Prompt: Everything from the line containing "data.shade_smooth()" through the line containing "imported = [obj" should be repeated exactly, and nothing else from the data.

Dataset:
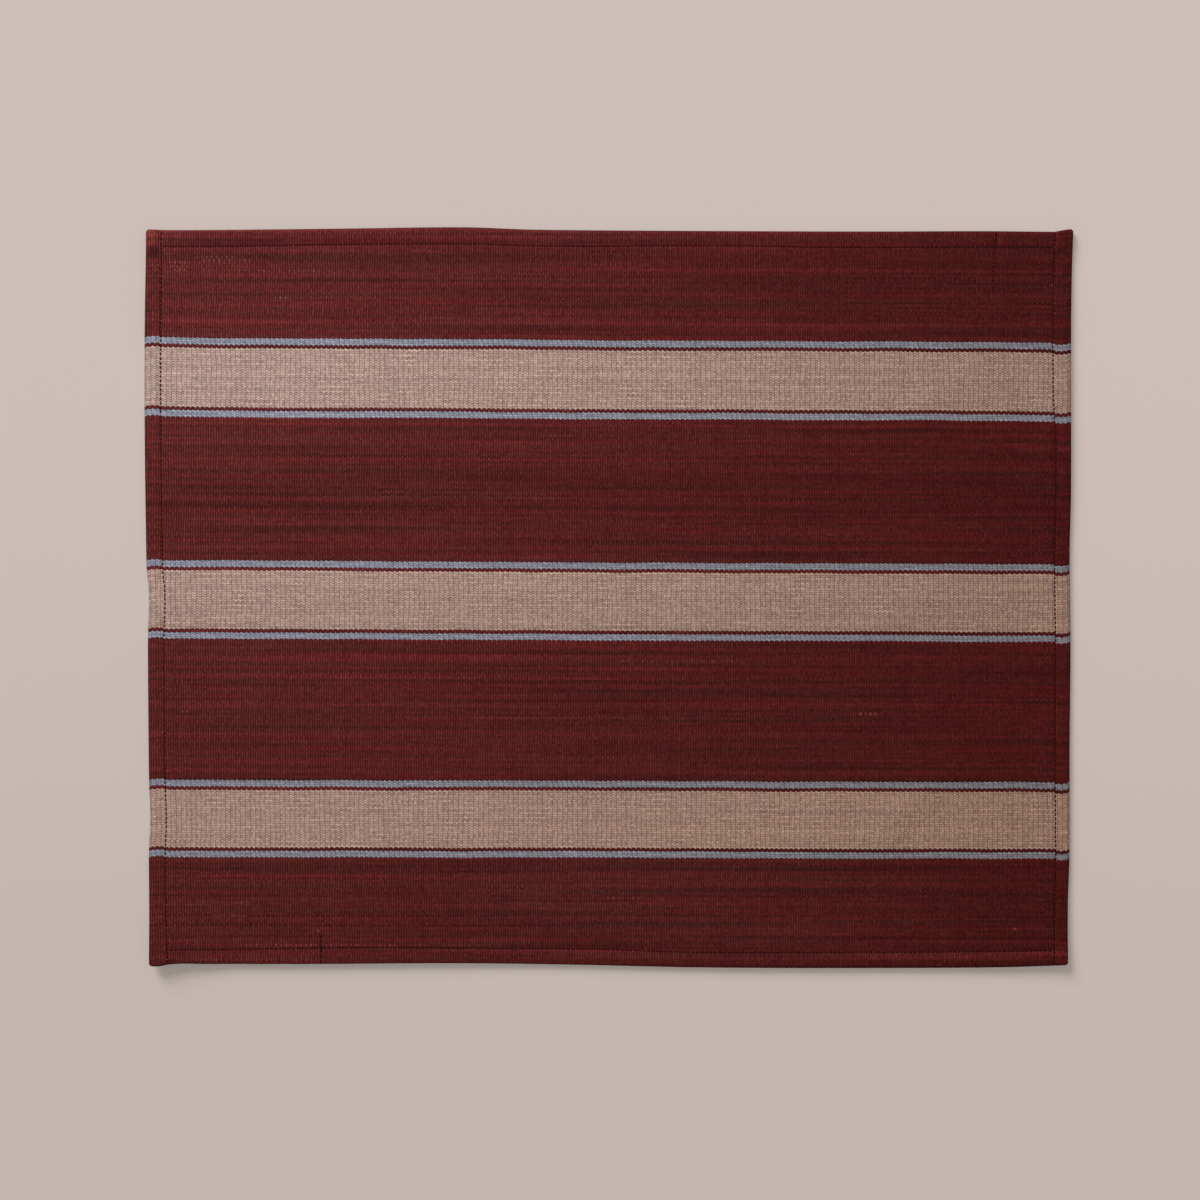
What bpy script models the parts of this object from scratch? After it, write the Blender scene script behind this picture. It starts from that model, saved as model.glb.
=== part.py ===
# Striped placemat of thick plain-woven cotton, lying face up on a table.
# It is one piece of cloth: all four edges are turned twice to the back and sewn down.
# Metres. +X runs right along the stripes, +Y runs up the face, +Z stands up from the table.
# The origin is on the table, under the middle of the mat's outline.
import math

import bmesh
import bpy

# Driving dimensions
WIDTH = 0.5000  # nominal, left edge to right edge
DEPTH = 0.3984  # nominal, lower edge to upper edge
CLOTH = 0.0011  # one layer of cloth
HEM_WIDTH = 0.0092  # outer fold to the turned edge on the back
CORNER_RADIUS = 0.0022
PANEL_STEP = 0.0140  # largest spacing of the mesh between the hems

CLOTH_COLOUR = (0.082, 0.017, 0.015, 1.0)
CLOTH_ROUGHNESS = 0.92

# Section through a hem, from its outer fold inwards, as heights over the table.
# Three layers lie in the hem, and beside it the single layer comes down to the table.
# inset, face, back
HEM_SECTION = (
    (0.0000, 0.0020, 0.0010),
    (0.0008, 0.0028, 0.0000),
    (0.0040, 0.0031, 0.0000),
    (0.0070, 0.0028, 0.0000),
    (0.0082, 0.0022, 0.0000),  # groove that the stitching pulls in
    (0.0092, 0.0025, 0.0000),
    (0.0096, 0.0025, 0.0014),  # turned edge on the back
    (0.0130, 0.0022, 0.0011),
    (0.0180, 0.0016, 0.0005),
    (0.0260, 0.0011, 0.0000),
)

# How far each edge stands out past the nominal rectangle, along its length.
# share of the length (left to right, lower to upper), outward
UPPER_EDGE = (
    (0.00, 0.0002),
    (0.03, -0.0001),
    (0.20, 0.0007),
    (0.34, 0.0015),
    (0.42, 0.0002),
    (0.56, -0.0004),
    (0.78, -0.0008),
    (0.97, -0.0006),
    (1.00, 0.0003),
)
LOWER_EDGE = (
    (0.00, -0.0008),
    (0.17, -0.0007),
    (0.33, -0.0011),
    (0.46, -0.0003),
    (0.60, 0.0012),
    (0.80, 0.0015),
    (0.93, 0.0010),
    (1.00, -0.0003),
)
LEFT_EDGE = (
    (0.00, -0.0013),
    (0.14, -0.0006),
    (0.27, -0.0008),
    (0.43, -0.0002),
    (0.56, 0.0008),
    (0.74, 0.0017),
    (0.88, 0.0016),
    (1.00, 0.0007),
)
RIGHT_EDGE = (
    (0.00, -0.0012),
    (0.08, -0.0010),
    (0.15, -0.0001),
    (0.30, 0.0000),
    (0.43, 0.0005),
    (0.56, 0.0000),
    (0.64, 0.0007),
    (0.88, 0.0008),
    (1.00, 0.0018),
)

# Where the cloth stands off the table: raised corners and edges, and soft ripples.
# centre x, centre y, half length, half width, turn in degrees, height
RISES = (
    (-0.249, -0.199, 0.052, 0.040, 20, 0.0028),  # lower left corner
    (0.249, -0.199, 0.080, 0.050, -30, 0.0016),  # lower right corner
    (0.250, 0.100, 0.090, 0.030, 90, 0.0008),  # right edge
    (-0.070, 0.064, 0.075, 0.020, 14, 0.0006),  # ripple between the upper stripes
    (-0.167, 0.075, 0.045, 0.018, 15, 0.0005),
    (0.175, 0.075, 0.080, 0.024, 58, 0.0006),
    (-0.110, -0.055, 0.060, 0.020, 6, 0.0004),  # ripple between the lower stripes
)


def along(stations, share):
    """Value at a share of the length, on a smooth curve through the stations."""
    last = len(stations) - 1
    start = max(i for i in range(last) if stations[i][0] <= share)
    end = start + 1
    before, after = max(start - 1, 0), min(end + 1, last)
    span = stations[end][0] - stations[start][0]
    t = (share - stations[start][0]) / span
    v0, v1 = stations[start][1], stations[end][1]
    slope0 = (v1 - stations[before][1]) / (stations[end][0] - stations[before][0]) * span
    slope1 = (stations[after][1] - v0) / (stations[after][0] - stations[start][0]) * span
    rise = v1 - v0
    square = t**2 * (3 * rise - 2 * slope0 - slope1)
    cube = t**3 * (slope0 + slope1 - 2 * rise)
    return v0 + t * slope0 + square + cube


def hem_height(inset, column):
    """Height of the hem section's face (column 1) or back (column 2) at an inset."""
    for near, far in zip(HEM_SECTION, HEM_SECTION[1:]):
        if inset <= far[0]:
            share = (inset - near[0]) / (far[0] - near[0])
            return near[column] + share * (far[column] - near[column])
    return HEM_SECTION[-1][column]


def face_height(inset_x, inset_y):
    """Two hems that cross at a corner pile up, but pressed, so less than their sum."""
    extra_x = hem_height(inset_x, 1) - CLOTH
    extra_y = hem_height(inset_y, 1) - CLOTH
    return CLOTH + math.hypot(extra_x, extra_y)


def back_height(inset_x, inset_y):
    """The hems lie on the table, and the panel inside them comes down to it."""
    heights = [hem_height(inset, 2) for inset in (inset_x, inset_y)]
    if min(inset_x, inset_y) > HEM_WIDTH:
        return max(heights)
    return max(h for h, inset in zip(heights, (inset_x, inset_y)) if inset <= HEM_WIDTH)


def rise_at(x, y):
    """How far the cloth stands off the table at a place."""
    total = 0.0
    for centre_x, centre_y, half_length, half_width, turn, height in RISES:
        angle = math.radians(turn)
        dx, dy = x - centre_x, y - centre_y
        u = (dx * math.cos(angle) + dy * math.sin(angle)) / half_length
        v = (dy * math.cos(angle) - dx * math.sin(angle)) / half_width
        total += height * max(0.0, 1 - u * u - v * v) ** 2
    return total


def stations_across(size):
    """Places of the mesh lines along a side, close together in the hems."""
    insets = [row[0] for row in HEM_SECTION]
    inner = size / 2 - insets[-1]
    count = math.ceil(2 * inner / PANEL_STEP)
    left = [inset - size / 2 for inset in insets]
    middle = [-inner + 2 * inner * i / count for i in range(1, count)]
    return left + middle + [-x for x in reversed(left)]


def rounded(x, y):
    """Draws the square corners of the rectangle in to a radius, sliding what lies near them."""
    flat_x, flat_y = WIDTH / 2 - CORNER_RADIUS, DEPTH / 2 - CORNER_RADIUS
    over_x = max(0.0, abs(x) - flat_x) / CORNER_RADIUS
    over_y = max(0.0, abs(y) - flat_y) / CORNER_RADIUS
    round_x = over_x * math.sqrt(1 - over_y**2 / 2) * CORNER_RADIUS
    round_y = over_y * math.sqrt(1 - over_x**2 / 2) * CORNER_RADIUS
    new_x = math.copysign(min(abs(x), flat_x) + round_x, x)
    new_y = math.copysign(min(abs(y), flat_y) + round_y, y)
    return new_x, new_y


def on_outline(x, y):
    """Moves a place of the plain rectangle to where it lies in the real, uneven outline."""
    share_x = min(1.0, max(0.0, x / WIDTH + 0.5))
    share_y = min(1.0, max(0.0, y / DEPTH + 0.5))
    left = -along(LEFT_EDGE, share_y) * (1 - share_x)
    right = along(RIGHT_EDGE, share_y) * share_x
    lower = -along(LOWER_EDGE, share_x) * (1 - share_y)
    upper = along(UPPER_EDGE, share_x) * share_y
    return x + left + right, y + lower + upper


def shape_layer(verts, columns, rows, height_of):
    """Lays one face of the cloth, still a unit grid, in its place and at its height."""
    for vert in verts:
        flat_x = columns[round((vert.co.x + 0.5) * (len(columns) - 1))]
        flat_y = rows[round((vert.co.y + 0.5) * (len(rows) - 1))]
        inset_x, inset_y = WIDTH / 2 - abs(flat_x), DEPTH / 2 - abs(flat_y)
        x, y = on_outline(*rounded(flat_x, flat_y))
        vert.co = (x, y, height_of(inset_x, inset_y) + rise_at(x, y))


def centre_outline(mesh):
    """Puts the origin under the middle of the outline."""
    xs = [vert.co.x for vert in mesh.verts]
    ys = [vert.co.y for vert in mesh.verts]
    middle = ((min(xs) + max(xs)) / 2, (min(ys) + max(ys)) / 2, 0.0)
    bmesh.ops.translate(mesh, verts=mesh.verts, vec=[-value for value in middle])


def cloth_material():
    material = bpy.data.materials.new("cloth")
    material.use_nodes = True
    surface = material.node_tree.nodes["Principled BSDF"]
    surface.inputs["Base Color"].default_value = CLOTH_COLOUR
    surface.inputs["Roughness"].default_value = CLOTH_ROUGHNESS
    surface.inputs["Metallic"].default_value = 0.0
    return material


def make_cloth():
    columns, rows = stations_across(WIDTH), stations_across(DEPTH)
    mesh = bmesh.new()
    bmesh.ops.create_grid(mesh, x_segments=len(columns) - 1, y_segments=len(rows) - 1, size=0.5)
    face_verts = list(mesh.verts)
    copied = bmesh.ops.duplicate(mesh, geom=mesh.verts[:] + mesh.edges[:] + mesh.faces[:])["geom"]
    back_verts = [item for item in copied if isinstance(item, bmesh.types.BMVert)]
    back_faces = [item for item in copied if isinstance(item, bmesh.types.BMFace)]
    bmesh.ops.reverse_faces(mesh, faces=back_faces)
    shape_layer(face_verts, columns, rows, face_height)
    shape_layer(back_verts, columns, rows, back_height)
    rim = [edge for edge in mesh.edges if edge.is_boundary]
    bmesh.ops.bridge_loops(mesh, edges=rim)
    bmesh.ops.recalc_face_normals(mesh, faces=mesh.faces)
    centre_outline(mesh)
    data = bpy.data.meshes.new("cloth")
    mesh.to_mesh(data)
    mesh.free()
    data.shade_smooth()
    data.materials.append(cloth_material())
    cloth = bpy.data.objects.new("cloth", data)
    bpy.context.collection.objects.link(cloth)
    return cloth


def main():
    for old in list(bpy.data.objects):
        bpy.data.objects.remove(old)
    make_cloth()


main()
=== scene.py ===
import functools
import math
import random

import bmesh
import bpy
from mathutils import Matrix, Vector, noise


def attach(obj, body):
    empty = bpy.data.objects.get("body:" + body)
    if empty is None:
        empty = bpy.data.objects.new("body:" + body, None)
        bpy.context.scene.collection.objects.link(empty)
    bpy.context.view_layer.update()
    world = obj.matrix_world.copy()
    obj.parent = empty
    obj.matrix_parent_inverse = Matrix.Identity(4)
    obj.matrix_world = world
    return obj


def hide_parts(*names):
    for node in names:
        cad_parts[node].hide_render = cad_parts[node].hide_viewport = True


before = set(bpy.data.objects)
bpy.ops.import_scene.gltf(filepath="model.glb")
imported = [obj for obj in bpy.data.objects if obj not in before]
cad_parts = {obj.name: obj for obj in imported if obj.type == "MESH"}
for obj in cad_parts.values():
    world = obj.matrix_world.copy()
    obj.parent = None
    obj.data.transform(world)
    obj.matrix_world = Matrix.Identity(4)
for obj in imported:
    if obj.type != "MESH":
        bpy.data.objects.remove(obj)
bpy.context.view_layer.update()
print("frame loaded")


studio = {
    "middle": (-0.0045, -0.0013),  # what the camera looks straight down at
    "frameWidth": 0.6504,  # what it takes in, side to side
    "faceHeight": 0.0015,  # at this height
    "lens": 100.0,
    "sensor": 36.0,
    "keyPlace": (-0.34, 0.36, 0.76),  # soft box at the upper left, for the mat
    "keySize": 0.35,
    "keyPower": 6.3,
    "keyColour": (1.0, 1.0, 1.02),
    "roomColour": (1.0, 0.66, 0.44),
    "roomStrength": 0.26,
    "sunPlace": (-0.92, 1.45, 1.0),  # where the table's light comes from
    "sunAngle": 31.0,  # softness of the mat's shadow on the table, in degrees
    "sunStrength": 2.31,
    "sunColour": (1.0, 0.90, 0.87),
    "fillStrength": 1.08,  # light on the table that casts no shadow
    "fillColour": (0.858, 0.973, 1.0),
}


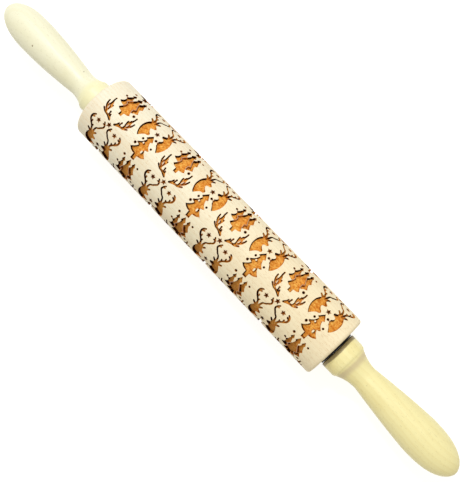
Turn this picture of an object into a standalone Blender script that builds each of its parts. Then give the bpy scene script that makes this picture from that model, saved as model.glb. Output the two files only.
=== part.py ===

Exercise output:
    data.shade_smooth()
    data.materials.append(cloth_material())
    cloth = bpy.data.objects.new("cloth", data)
    bpy.context.collection.objects.link(cloth)
    return cloth


def main():
    for old in list(bpy.data.objects):
        bpy.data.objects.remove(old)
    make_cloth()


main()
=== scene.py ===
import functools
import math
import random

import bmesh
import bpy
from mathutils import Matrix, Vector, noise


def attach(obj, body):
    empty = bpy.data.objects.get("body:" + body)
    if empty is None:
        empty = bpy.data.objects.new("body:" + body, None)
        bpy.context.scene.collection.objects.link(empty)
    bpy.context.view_layer.update()
    world = obj.matrix_world.copy()
    obj.parent = empty
    obj.matrix_parent_inverse = Matrix.Identity(4)
    obj.matrix_world = world
    return obj


def hide_parts(*names):
    for node in names:
        cad_parts[node].hide_render = cad_parts[node].hide_viewport = True


before = set(bpy.data.objects)
bpy.ops.import_scene.gltf(filepath="model.glb")
imported = [obj for obj in bpy.data.objects if obj not in before]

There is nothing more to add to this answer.